You should also look at process. A high offer means less if the company moves slowly, gives vague answers, or does not provide insurance. Strong payouts and strong security should come together.
A faster process should not mean a weaker one
People often assume that fast service comes with compromise. In this space, it should not. A professional operation can provide free overnight insured shipping, prompt evaluation, and payment within 24 hours or less after acceptance while still maintaining high standards of verification and care.
That speed is more than a convenience. It reduces uncertainty. If you need money for a real reason, waiting around for a check or chasing updates defeats the purpose. The best service model combines quick turnaround with security, discretion, and clear communication.
For customers who prefer not to ship, a private in-person office can offer another layer of comfort. For others, an insured mail-in process is actually easier and more secure than walking into a local shop with valuables in hand.
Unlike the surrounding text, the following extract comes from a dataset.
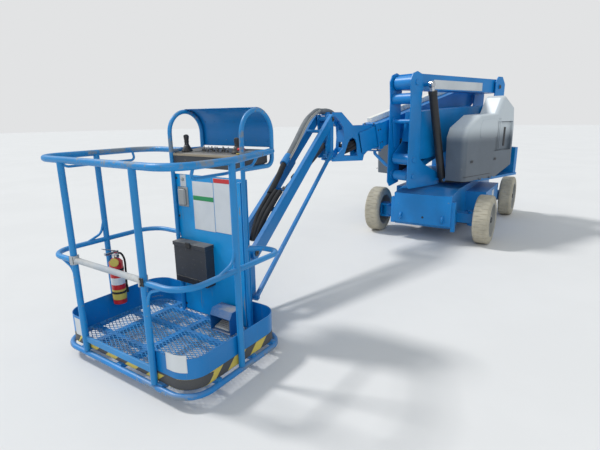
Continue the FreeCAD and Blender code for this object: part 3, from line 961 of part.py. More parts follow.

It depends on your location, your schedule, and your comfort level.
Sell valuables or collateral loan: ask these questions first
Before moving forward, ask yourself three things. Do I want this item back? Do I need the highest immediate return, or do I need short-term access to cash? And am I dealing with a company that can prove its credibility?
Those answers usually point in the right direction. If you do not want the item back, selling is often the smartest financial choice. If ownership matters and your cash need is temporary, a collateral loan can be a practical solution. In both cases, the company handling the transaction should make you feel informed, protected, and respected from the first conversation.
US Gold Buyers positions both options around that standard – strong payouts, insured service, fast turnaround, and the kind of professional evaluation that consumers rarely get from pawn shops or casual local buyers.
Your valuables already have value. The real question is whether you want to cash out completely or use that value without giving up ownership. Once you are clear on that, the next step becomes much easier.